[START OF DATASET EXTRACT]

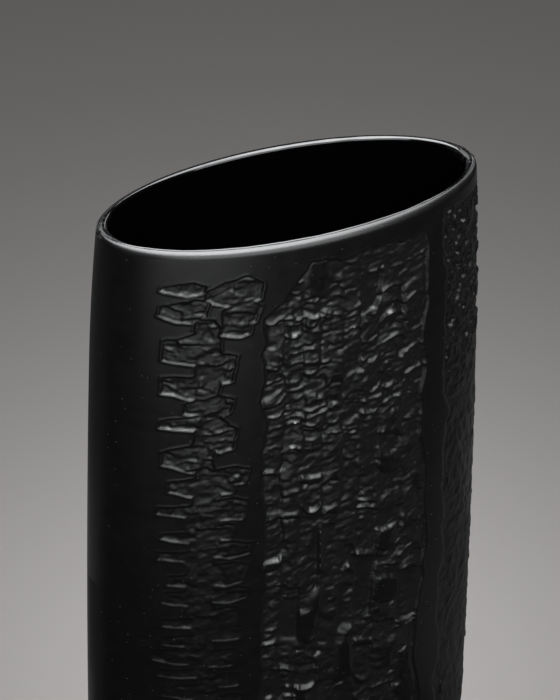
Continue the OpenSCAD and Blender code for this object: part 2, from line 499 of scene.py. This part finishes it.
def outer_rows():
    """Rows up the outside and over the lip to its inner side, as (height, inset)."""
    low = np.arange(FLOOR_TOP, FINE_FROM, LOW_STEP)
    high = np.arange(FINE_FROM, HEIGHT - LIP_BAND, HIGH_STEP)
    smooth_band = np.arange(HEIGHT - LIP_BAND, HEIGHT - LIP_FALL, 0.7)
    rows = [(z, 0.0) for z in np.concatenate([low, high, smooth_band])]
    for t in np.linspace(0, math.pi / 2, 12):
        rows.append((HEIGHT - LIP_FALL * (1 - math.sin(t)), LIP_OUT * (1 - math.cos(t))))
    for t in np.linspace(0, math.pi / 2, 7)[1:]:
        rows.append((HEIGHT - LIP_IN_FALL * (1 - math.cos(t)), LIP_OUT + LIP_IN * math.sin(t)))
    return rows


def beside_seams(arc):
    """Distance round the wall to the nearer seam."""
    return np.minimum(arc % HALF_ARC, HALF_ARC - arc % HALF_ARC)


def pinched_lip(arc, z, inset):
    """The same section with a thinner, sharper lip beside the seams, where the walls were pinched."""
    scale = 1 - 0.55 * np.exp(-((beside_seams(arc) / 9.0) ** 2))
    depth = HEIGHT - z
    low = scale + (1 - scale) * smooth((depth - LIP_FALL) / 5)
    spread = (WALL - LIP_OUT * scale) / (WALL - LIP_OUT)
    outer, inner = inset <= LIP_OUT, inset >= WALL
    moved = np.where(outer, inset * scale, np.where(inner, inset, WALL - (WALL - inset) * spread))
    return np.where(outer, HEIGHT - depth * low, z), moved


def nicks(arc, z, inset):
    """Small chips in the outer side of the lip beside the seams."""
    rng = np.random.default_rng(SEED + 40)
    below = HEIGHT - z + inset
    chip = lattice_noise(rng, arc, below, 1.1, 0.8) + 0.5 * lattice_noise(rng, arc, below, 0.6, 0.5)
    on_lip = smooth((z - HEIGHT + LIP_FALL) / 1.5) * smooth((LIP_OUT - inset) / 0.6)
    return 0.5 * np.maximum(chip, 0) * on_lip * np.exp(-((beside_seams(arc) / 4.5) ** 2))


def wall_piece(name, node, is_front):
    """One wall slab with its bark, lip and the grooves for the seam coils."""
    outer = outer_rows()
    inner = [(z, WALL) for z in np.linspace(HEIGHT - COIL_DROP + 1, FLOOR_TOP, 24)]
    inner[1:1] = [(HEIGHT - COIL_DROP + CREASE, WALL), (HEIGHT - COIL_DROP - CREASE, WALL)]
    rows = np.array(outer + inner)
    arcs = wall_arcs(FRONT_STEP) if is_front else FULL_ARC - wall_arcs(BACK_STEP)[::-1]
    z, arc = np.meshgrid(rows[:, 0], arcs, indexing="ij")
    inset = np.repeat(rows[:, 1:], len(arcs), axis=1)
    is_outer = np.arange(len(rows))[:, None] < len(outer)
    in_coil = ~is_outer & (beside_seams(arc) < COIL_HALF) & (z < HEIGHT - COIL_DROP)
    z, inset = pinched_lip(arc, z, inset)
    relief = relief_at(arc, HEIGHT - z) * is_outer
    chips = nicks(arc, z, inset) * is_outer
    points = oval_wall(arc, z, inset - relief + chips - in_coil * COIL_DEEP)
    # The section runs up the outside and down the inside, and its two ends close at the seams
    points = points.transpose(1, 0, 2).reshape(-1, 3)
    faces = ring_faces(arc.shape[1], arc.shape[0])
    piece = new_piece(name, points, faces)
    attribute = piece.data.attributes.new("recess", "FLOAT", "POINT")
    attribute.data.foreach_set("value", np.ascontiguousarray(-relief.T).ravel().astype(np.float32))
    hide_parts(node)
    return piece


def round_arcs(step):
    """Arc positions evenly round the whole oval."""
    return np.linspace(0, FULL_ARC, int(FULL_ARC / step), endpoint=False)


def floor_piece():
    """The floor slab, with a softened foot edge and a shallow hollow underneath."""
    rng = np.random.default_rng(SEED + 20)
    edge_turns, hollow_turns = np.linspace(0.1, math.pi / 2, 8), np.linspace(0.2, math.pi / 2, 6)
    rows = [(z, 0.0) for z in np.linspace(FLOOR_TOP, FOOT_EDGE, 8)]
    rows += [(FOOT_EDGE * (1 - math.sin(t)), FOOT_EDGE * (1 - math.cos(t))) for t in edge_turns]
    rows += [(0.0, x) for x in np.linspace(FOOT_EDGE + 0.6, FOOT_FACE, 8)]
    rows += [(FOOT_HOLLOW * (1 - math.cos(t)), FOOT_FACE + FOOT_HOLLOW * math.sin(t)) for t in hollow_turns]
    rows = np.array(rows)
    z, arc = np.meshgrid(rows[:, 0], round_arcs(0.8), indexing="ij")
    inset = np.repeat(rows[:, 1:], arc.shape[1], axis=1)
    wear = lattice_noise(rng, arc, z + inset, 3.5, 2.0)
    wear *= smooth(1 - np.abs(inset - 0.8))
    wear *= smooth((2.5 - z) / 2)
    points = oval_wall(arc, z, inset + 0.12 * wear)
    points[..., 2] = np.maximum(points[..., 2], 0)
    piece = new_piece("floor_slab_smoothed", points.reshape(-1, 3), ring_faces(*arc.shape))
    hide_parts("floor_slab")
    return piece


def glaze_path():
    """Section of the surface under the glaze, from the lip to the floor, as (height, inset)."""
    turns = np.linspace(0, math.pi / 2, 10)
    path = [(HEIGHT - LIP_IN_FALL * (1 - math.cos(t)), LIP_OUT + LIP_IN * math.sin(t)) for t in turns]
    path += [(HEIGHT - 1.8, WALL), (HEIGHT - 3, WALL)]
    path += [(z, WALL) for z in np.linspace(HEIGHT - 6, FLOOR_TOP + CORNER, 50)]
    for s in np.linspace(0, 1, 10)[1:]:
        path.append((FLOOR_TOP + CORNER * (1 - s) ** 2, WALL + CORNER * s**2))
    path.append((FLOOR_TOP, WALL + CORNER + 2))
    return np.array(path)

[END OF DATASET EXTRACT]

DIRECTIONS:
Reproduce the material in full, with no word added or dropped.

ANSWER FOR THE TASK:
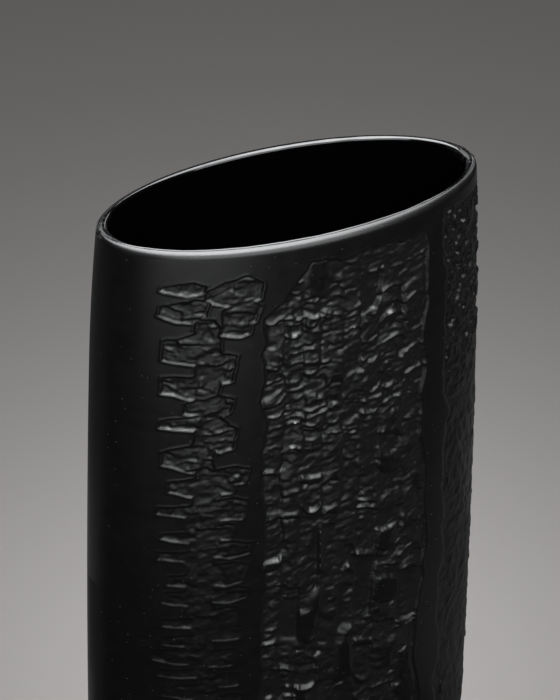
Continue the OpenSCAD and Blender code for this object: part 2, from line 499 of scene.py. This part finishes it.
def outer_rows():
    """Rows up the outside and over the lip to its inner side, as (height, inset)."""
    low = np.arange(FLOOR_TOP, FINE_FROM, LOW_STEP)
    high = np.arange(FINE_FROM, HEIGHT - LIP_BAND, HIGH_STEP)
    smooth_band = np.arange(HEIGHT - LIP_BAND, HEIGHT - LIP_FALL, 0.7)
    rows = [(z, 0.0) for z in np.concatenate([low, high, smooth_band])]
    for t in np.linspace(0, math.pi / 2, 12):
        rows.append((HEIGHT - LIP_FALL * (1 - math.sin(t)), LIP_OUT * (1 - math.cos(t))))
    for t in np.linspace(0, math.pi / 2, 7)[1:]:
        rows.append((HEIGHT - LIP_IN_FALL * (1 - math.cos(t)), LIP_OUT + LIP_IN * math.sin(t)))
    return rows


def beside_seams(arc):
    """Distance round the wall to the nearer seam."""
    return np.minimum(arc % HALF_ARC, HALF_ARC - arc % HALF_ARC)


def pinched_lip(arc, z, inset):
    """The same section with a thinner, sharper lip beside the seams, where the walls were pinched."""
    scale = 1 - 0.55 * np.exp(-((beside_seams(arc) / 9.0) ** 2))
    depth = HEIGHT - z
    low = scale + (1 - scale) * smooth((depth - LIP_FALL) / 5)
    spread = (WALL - LIP_OUT * scale) / (WALL - LIP_OUT)
    outer, inner = inset <= LIP_OUT, inset >= WALL
    moved = np.where(outer, inset * scale, np.where(inner, inset, WALL - (WALL - inset) * spread))
    return np.where(outer, HEIGHT - depth * low, z), moved


def nicks(arc, z, inset):
    """Small chips in the outer side of the lip beside the seams."""
    rng = np.random.default_rng(SEED + 40)
    below = HEIGHT - z + inset
    chip = lattice_noise(rng, arc, below, 1.1, 0.8) + 0.5 * lattice_noise(rng, arc, below, 0.6, 0.5)
    on_lip = smooth((z - HEIGHT + LIP_FALL) / 1.5) * smooth((LIP_OUT - inset) / 0.6)
    return 0.5 * np.maximum(chip, 0) * on_lip * np.exp(-((beside_seams(arc) / 4.5) ** 2))


def wall_piece(name, node, is_front):
    """One wall slab with its bark, lip and the grooves for the seam coils."""
    outer = outer_rows()
    inner = [(z, WALL) for z in np.linspace(HEIGHT - COIL_DROP + 1, FLOOR_TOP, 24)]
    inner[1:1] = [(HEIGHT - COIL_DROP + CREASE, WALL), (HEIGHT - COIL_DROP - CREASE, WALL)]
    rows = np.array(outer + inner)
    arcs = wall_arcs(FRONT_STEP) if is_front else FULL_ARC - wall_arcs(BACK_STEP)[::-1]
    z, arc = np.meshgrid(rows[:, 0], arcs, indexing="ij")
    inset = np.repeat(rows[:, 1:], len(arcs), axis=1)
    is_outer = np.arange(len(rows))[:, None] < len(outer)
    in_coil = ~is_outer & (beside_seams(arc) < COIL_HALF) & (z < HEIGHT - COIL_DROP)
    z, inset = pinched_lip(arc, z, inset)
    relief = relief_at(arc, HEIGHT - z) * is_outer
    chips = nicks(arc, z, inset) * is_outer
    points = oval_wall(arc, z, inset - relief + chips - in_coil * COIL_DEEP)
    # The section runs up the outside and down the inside, and its two ends close at the seams
    points = points.transpose(1, 0, 2).reshape(-1, 3)
    faces = ring_faces(arc.shape[1], arc.shape[0])
    piece = new_piece(name, points, faces)
    attribute = piece.data.attributes.new("recess", "FLOAT", "POINT")
    attribute.data.foreach_set("value", np.ascontiguousarray(-relief.T).ravel().astype(np.float32))
    hide_parts(node)
    return piece


def round_arcs(step):
    """Arc positions evenly round the whole oval."""
    return np.linspace(0, FULL_ARC, int(FULL_ARC / step), endpoint=False)


def floor_piece():
    """The floor slab, with a softened foot edge and a shallow hollow underneath."""
    rng = np.random.default_rng(SEED + 20)
    edge_turns, hollow_turns = np.linspace(0.1, math.pi / 2, 8), np.linspace(0.2, math.pi / 2, 6)
    rows = [(z, 0.0) for z in np.linspace(FLOOR_TOP, FOOT_EDGE, 8)]
    rows += [(FOOT_EDGE * (1 - math.sin(t)), FOOT_EDGE * (1 - math.cos(t))) for t in edge_turns]
    rows += [(0.0, x) for x in np.linspace(FOOT_EDGE + 0.6, FOOT_FACE, 8)]
    rows += [(FOOT_HOLLOW * (1 - math.cos(t)), FOOT_FACE + FOOT_HOLLOW * math.sin(t)) for t in hollow_turns]
    rows = np.array(rows)
    z, arc = np.meshgrid(rows[:, 0], round_arcs(0.8), indexing="ij")
    inset = np.repeat(rows[:, 1:], arc.shape[1], axis=1)
    wear = lattice_noise(rng, arc, z + inset, 3.5, 2.0)
    wear *= smooth(1 - np.abs(inset - 0.8))
    wear *= smooth((2.5 - z) / 2)
    points = oval_wall(arc, z, inset + 0.12 * wear)
    points[..., 2] = np.maximum(points[..., 2], 0)
    piece = new_piece("floor_slab_smoothed", points.reshape(-1, 3), ring_faces(*arc.shape))
    hide_parts("floor_slab")
    return piece


def glaze_path():
    """Section of the surface under the glaze, from the lip to the floor, as (height, inset)."""
    turns = np.linspace(0, math.pi / 2, 10)
    path = [(HEIGHT - LIP_IN_FALL * (1 - math.cos(t)), LIP_OUT + LIP_IN * math.sin(t)) for t in turns]
    path += [(HEIGHT - 1.8, WALL), (HEIGHT - 3, WALL)]
    path += [(z, WALL) for z in np.linspace(HEIGHT - 6, FLOOR_TOP + CORNER, 50)]
    for s in np.linspace(0, 1, 10)[1:]:
        path.append((FLOOR_TOP + CORNER * (1 - s) ** 2, WALL + CORNER * s**2))
    path.append((FLOOR_TOP, WALL + CORNER + 2))
    return np.array(path)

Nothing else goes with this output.